I think that the mix of blood and milk on the floor after the first of Avram's targets is dispatched is actually meant to evoke kosher dietary rules in which milk and meat are not to be mixed, and blood is forbidden as a foodstuff under any circumstances. Hence, Avram's preparation of a brisket for that first, meet-your-hit-squad dinner. A scene that felt to me like it was cribbed from one of the opening episodes of MTV's Road Rules. The cinematic strawberry vanilla swirl on the floor indicates, to me, that Avram has sacrificed his own central ideology in the killing of this man as surely as it indicates Spielberg's continuing dependence on ever more graphic violence to get his point across. I believe that this is the only really intelligent image in this film.
When Spielberg goes for the tired joke of depicting the two sets of shady mofos in their Greek "safe house" as they quarrel over what plays on the radio, finally settling on the smooth sounds of Motown, I thought that I was going to pass out with shame for what currently passes for thoughtful cinema in America. This recalls the scene in Jaws in which Brody, Quint and Hooper bonded over their scar stories before being brought back to reality by Quint's horrid tale of surviving amid sharks on the sunken USS Indianapolis. The bogey in that film was a shark named Bruce, a robot that didn't work and was hence rendered much scarier by being generated mostly in the individial minds of everyone who has ever swum in water over their heads. He might have been better off depicting the Islamic radicals in MUNICH the same way. He's being praised for granting them a humanity that's been lacking in American cinema. Sadly, it's the quality of our films, our cultural export to the world that's deteriorated over the years. It's gotten dumber and greedier and meaner, much like our politicians. Clinton's great transgression was that he got some blow jobs i the oval office. Bush has been a killer, and just as we tolerate more violence in our movies than we do sex, it's likely that his great transgressions will go largely unpunished. Bush keeps Saddam's pistol in the room where Clinton did not have sexual relations with that woman. Funny that both of them retreated to that little den to play with their guns. Perhaps it should be walled off.

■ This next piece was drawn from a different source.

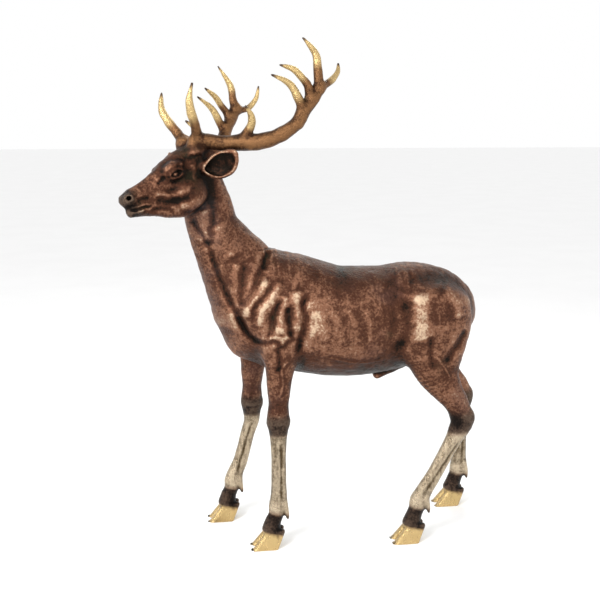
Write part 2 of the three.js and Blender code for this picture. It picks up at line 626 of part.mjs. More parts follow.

Mr. Spielberg, for his part, still treats his audience to all manner of cinematic splatter in the ways that those "terrorists" meet their ends despite the fact that this hit squad is a combination of the gang who couldn't shoot straight and those guys from Queer Eye. Minus the queer of course. Something that's proven to us in possibly the worst sex scene ever conceived, in which Avram has Broadcast News worthy flop sweats as he takes his wife and thinks an awful lot about those athletes and all that shit that went down in the helicopter. The Mata Hari who almost seduces Avram is shot three times in the neck and head and we get to see her walking the length of her boho barge with her breasts exposed before the fx guys started going for it with the squirty blood thing in her neck wound. This is another weird juxtaposition of sex and violence and I REALLY want to know what SS was thinking here.
This film is a steaming piece of corporate Hollywood poo. The fact that it's being treated as intelligent cinema reinforces how dearly we hold on to that most important of our inalienable rights: the right to remain utterly ignorant of the realities of the world we live in and to substitute our own versions of reality for the truth.